With the Royals just a few days away from kicking off this 2018 campaign, I thought it would be good to throw out some predictions. But not the normal sort of predictions. No, I traveled down a different road.
So here are your 2018 Royals fake predictions. I’ve done these in the past over at Bleedingroyalblue.com and they were wildly popular. These are all jokes, so please don’t take any of this too seriously. They are just meant as amusement as we get ready to kick off the new season. So without further ado, here are your ‘Fake Royals Predictions’!
- After a near-death experience in the off-season, manager Ned Yost has grown a greater appreciation for the men and women of the media that he interacts with on a regular basis. Rather than snarky sound bites and short, abrupt answers, Ned gives the media answers with heartfelt, thought-provoking feeling and life affirming positivity. Then they have a group hug when the session is over.
- On Opening Day, Lucas Duda will make his official Royals debut...and will be awarded a 2015 World Championship ring.
- With Lorenzo Cain off to Milwaukee, Salvador Perez is in need of a new best friend that he can harass and shoot Instagram videos of. Luckily, that honor has been bestowed onto Jon Jay. Unbeknownst to Jay, he agreed to it when he signed his contract, as it was slipped in there thanks to some sneaky maneuvering by Salvy.
- Alex Gordon’s offensive struggles continue as the season begins, forcing him to try everything in the book to get out of this two-year funk. Gordon even resorts to eating junk food, which actually does improve his production...at first.
- After appearing in all 162 games for three of the last four seasons, Alcides Escobar goes to Ned Yost 25 games into the season and asks for a day off because he is tired. Escobar falls asleep and awakens the last week of September, missing almost the entire season.
- After giving up a dozen home runs, Ian Kennedy finally decides to become a different pitcher, one who focuses on ground balls.

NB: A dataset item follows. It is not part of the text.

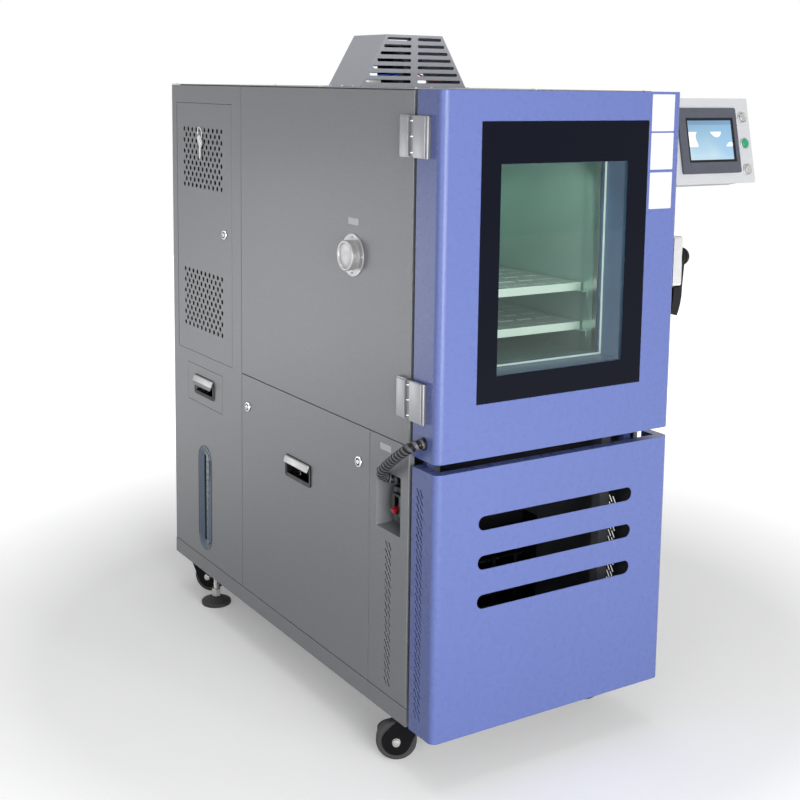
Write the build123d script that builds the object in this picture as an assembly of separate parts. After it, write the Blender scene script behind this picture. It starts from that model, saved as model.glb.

He then goes from giving up long bombs to inside the park home runs, still leading the league in home runs allowed.
- A number of Royals fans attempt to play ‘Rex Bingo’ (a game my family created last year) during a lazy May afternoon game but everyone hits bingo by the second inning. All the mentions of ‘hands’ and ‘sneaking cheese by a hungry rat’ seems to have caused their boards to fill up super fast.
- Jason Hammel asks to be moved to the bullpen and puts up good numbers through the first half. Come to find out after the All-Star break that Hammel and Luke Hochevar had a ‘Parent Trap’ moment and it was Luke all along these last two seasons.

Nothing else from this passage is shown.